GEOFF CANDY: Coming back to the risk-off side of things, there's been a lot of talk about Africa particularly, and in terms of the regional risk that perhaps people are looking at and investors are looking at. Are we seeing areas overlooked that perhaps were once risky, that aren't as risky anymore?
CHRIS WELCH: Definitely - it's our own internal view at Ocean that over simplification of the African picture leads to the obscuring of great value plays. Yes things happen - in Mali with Mali being a great case which was unexpected and I think we've got back to a position where gold operations in Mali have been of very little effect. Randgold's numbers in their Malian operations were thankfully unaffected. So Africa has got such fantastic geology and its mineral wealth is fantastic so it's definitely an area where, if you want to be in gold then you have to have a certain portion of African gold stocks. And if you obscure African countries such as Liberia which had a slightly sketchy past, but in fact has a great future and has fantastic transparency in the mineral industry, then you're going to forget, you're going to leave a lot of good companies out of your portfolio. So yes, I think African risk is something that you have to spend a lot of time to understand and really get a good picture of what's happening on the ground. But I don't think it's as risky as many people believe.
GEOFF CANDY: Any view on what's likely to happen throughout the rest of this year in terms of gold equities or is it too difficult to predict?

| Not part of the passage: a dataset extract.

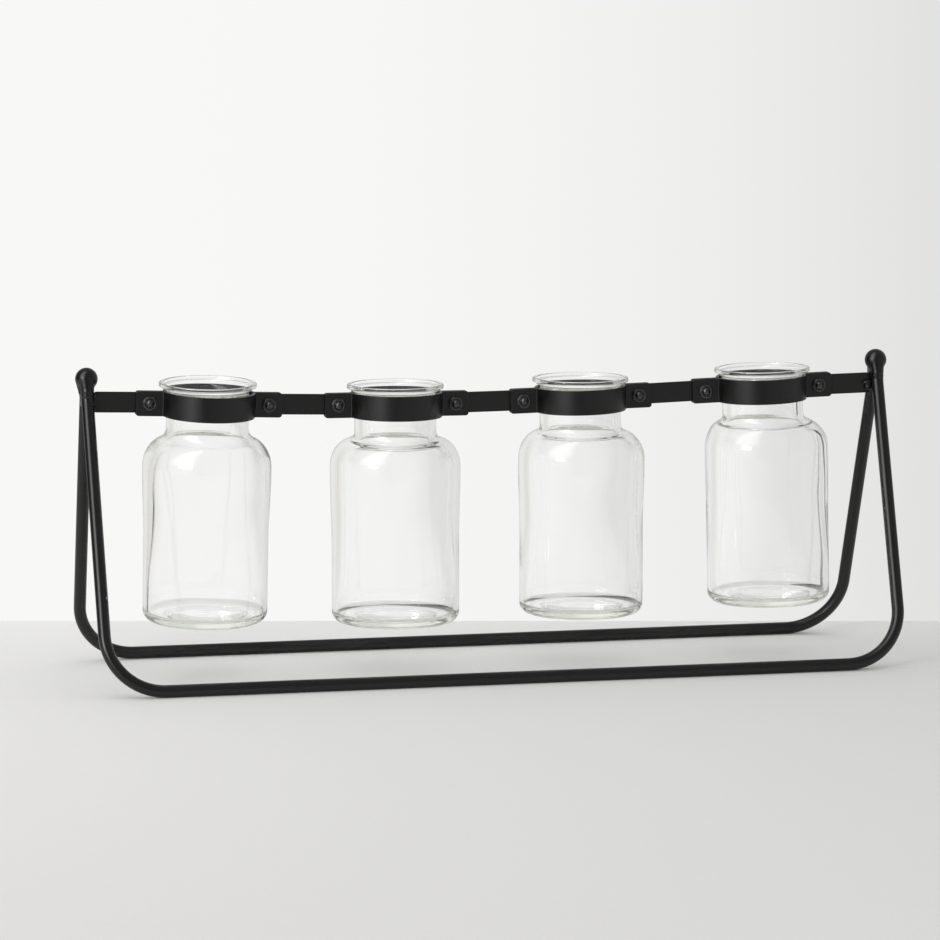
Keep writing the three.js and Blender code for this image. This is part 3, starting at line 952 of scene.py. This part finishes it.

CHRIS WELCH: I think in general we're going to go through the year. We're going to see some plus and minuses in the macroeconomic picture and dates like that, but generally as we go into the second half and into Q4 a lot of risk is hopefully going to be wheedled out of the market and we're going to get more clarity on where we're going to go in the global economic picture, which should feed back into stability in the commodities and the equities into the mining equities.